**Exercise description:**
Show, in full, each line of the data that contains "FreeCAD".

______________________________

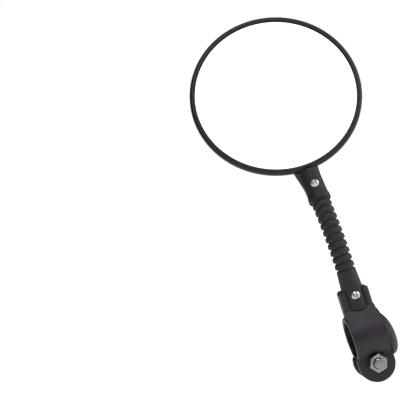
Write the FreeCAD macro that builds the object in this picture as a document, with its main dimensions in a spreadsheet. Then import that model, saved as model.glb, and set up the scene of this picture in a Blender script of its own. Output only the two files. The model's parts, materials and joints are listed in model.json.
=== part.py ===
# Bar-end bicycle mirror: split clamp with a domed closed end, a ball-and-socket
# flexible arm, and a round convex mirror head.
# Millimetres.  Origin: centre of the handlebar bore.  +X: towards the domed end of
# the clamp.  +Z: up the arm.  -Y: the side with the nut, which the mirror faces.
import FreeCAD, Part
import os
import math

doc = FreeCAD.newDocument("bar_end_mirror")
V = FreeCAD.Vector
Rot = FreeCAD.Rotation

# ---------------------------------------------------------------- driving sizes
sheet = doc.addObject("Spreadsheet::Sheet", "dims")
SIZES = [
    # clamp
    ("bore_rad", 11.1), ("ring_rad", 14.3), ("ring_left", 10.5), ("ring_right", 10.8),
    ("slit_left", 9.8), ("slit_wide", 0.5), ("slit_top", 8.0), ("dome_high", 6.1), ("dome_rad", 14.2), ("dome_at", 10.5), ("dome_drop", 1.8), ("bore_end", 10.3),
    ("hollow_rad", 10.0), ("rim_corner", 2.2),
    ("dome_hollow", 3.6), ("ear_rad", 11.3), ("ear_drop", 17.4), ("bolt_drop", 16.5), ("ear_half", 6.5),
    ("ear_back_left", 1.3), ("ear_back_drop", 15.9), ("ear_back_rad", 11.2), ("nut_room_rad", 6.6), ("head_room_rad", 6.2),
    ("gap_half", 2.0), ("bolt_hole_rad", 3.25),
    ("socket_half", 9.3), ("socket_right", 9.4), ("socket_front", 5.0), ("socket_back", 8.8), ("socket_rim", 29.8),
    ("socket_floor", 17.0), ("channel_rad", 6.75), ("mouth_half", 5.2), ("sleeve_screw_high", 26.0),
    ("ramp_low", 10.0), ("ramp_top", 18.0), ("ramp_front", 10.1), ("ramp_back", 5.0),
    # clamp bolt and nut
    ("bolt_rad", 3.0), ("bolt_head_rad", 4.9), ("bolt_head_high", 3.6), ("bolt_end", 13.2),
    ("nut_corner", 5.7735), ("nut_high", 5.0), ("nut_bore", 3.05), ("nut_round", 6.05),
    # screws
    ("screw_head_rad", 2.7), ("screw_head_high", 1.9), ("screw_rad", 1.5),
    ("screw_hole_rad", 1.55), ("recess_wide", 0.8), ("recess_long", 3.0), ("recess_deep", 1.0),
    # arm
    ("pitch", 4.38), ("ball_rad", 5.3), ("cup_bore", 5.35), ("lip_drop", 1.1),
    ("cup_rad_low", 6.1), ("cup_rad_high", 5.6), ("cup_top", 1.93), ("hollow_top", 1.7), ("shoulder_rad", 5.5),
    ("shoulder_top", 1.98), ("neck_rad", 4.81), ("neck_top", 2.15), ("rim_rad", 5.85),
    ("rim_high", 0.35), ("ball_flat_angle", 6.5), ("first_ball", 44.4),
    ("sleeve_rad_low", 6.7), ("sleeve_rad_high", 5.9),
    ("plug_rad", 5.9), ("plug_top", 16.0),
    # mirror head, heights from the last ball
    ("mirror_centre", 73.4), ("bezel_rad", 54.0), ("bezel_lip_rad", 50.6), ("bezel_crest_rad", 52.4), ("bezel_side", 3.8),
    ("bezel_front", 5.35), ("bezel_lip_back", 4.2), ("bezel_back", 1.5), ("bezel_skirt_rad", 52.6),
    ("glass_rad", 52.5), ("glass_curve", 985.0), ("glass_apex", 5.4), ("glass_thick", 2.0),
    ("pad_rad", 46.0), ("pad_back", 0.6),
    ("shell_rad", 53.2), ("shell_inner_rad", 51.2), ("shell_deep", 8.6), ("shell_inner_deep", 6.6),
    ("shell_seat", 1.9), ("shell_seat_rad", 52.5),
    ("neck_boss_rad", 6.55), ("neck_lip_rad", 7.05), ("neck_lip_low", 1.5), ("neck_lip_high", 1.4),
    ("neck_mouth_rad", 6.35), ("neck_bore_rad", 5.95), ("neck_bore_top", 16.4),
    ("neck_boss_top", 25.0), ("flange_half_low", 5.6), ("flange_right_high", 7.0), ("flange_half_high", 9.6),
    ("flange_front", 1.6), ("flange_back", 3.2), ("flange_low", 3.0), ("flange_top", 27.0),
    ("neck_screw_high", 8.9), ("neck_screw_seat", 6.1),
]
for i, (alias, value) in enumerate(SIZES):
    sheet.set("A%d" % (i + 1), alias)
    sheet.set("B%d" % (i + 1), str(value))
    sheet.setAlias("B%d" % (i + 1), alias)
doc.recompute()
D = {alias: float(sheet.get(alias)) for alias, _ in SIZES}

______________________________

**Task result:**
Write the FreeCAD macro that builds the object in this picture as a document, with its main dimensions in a spreadsheet. Then import that model, saved as model.glb, and set up the scene of this picture in a Blender script of its own. Output only the two files. The model's parts, materials and joints are listed in model.json.
import FreeCAD, Part
doc = FreeCAD.newDocument("bar_end_mirror")
V = FreeCAD.Vector
Rot = FreeCAD.Rotation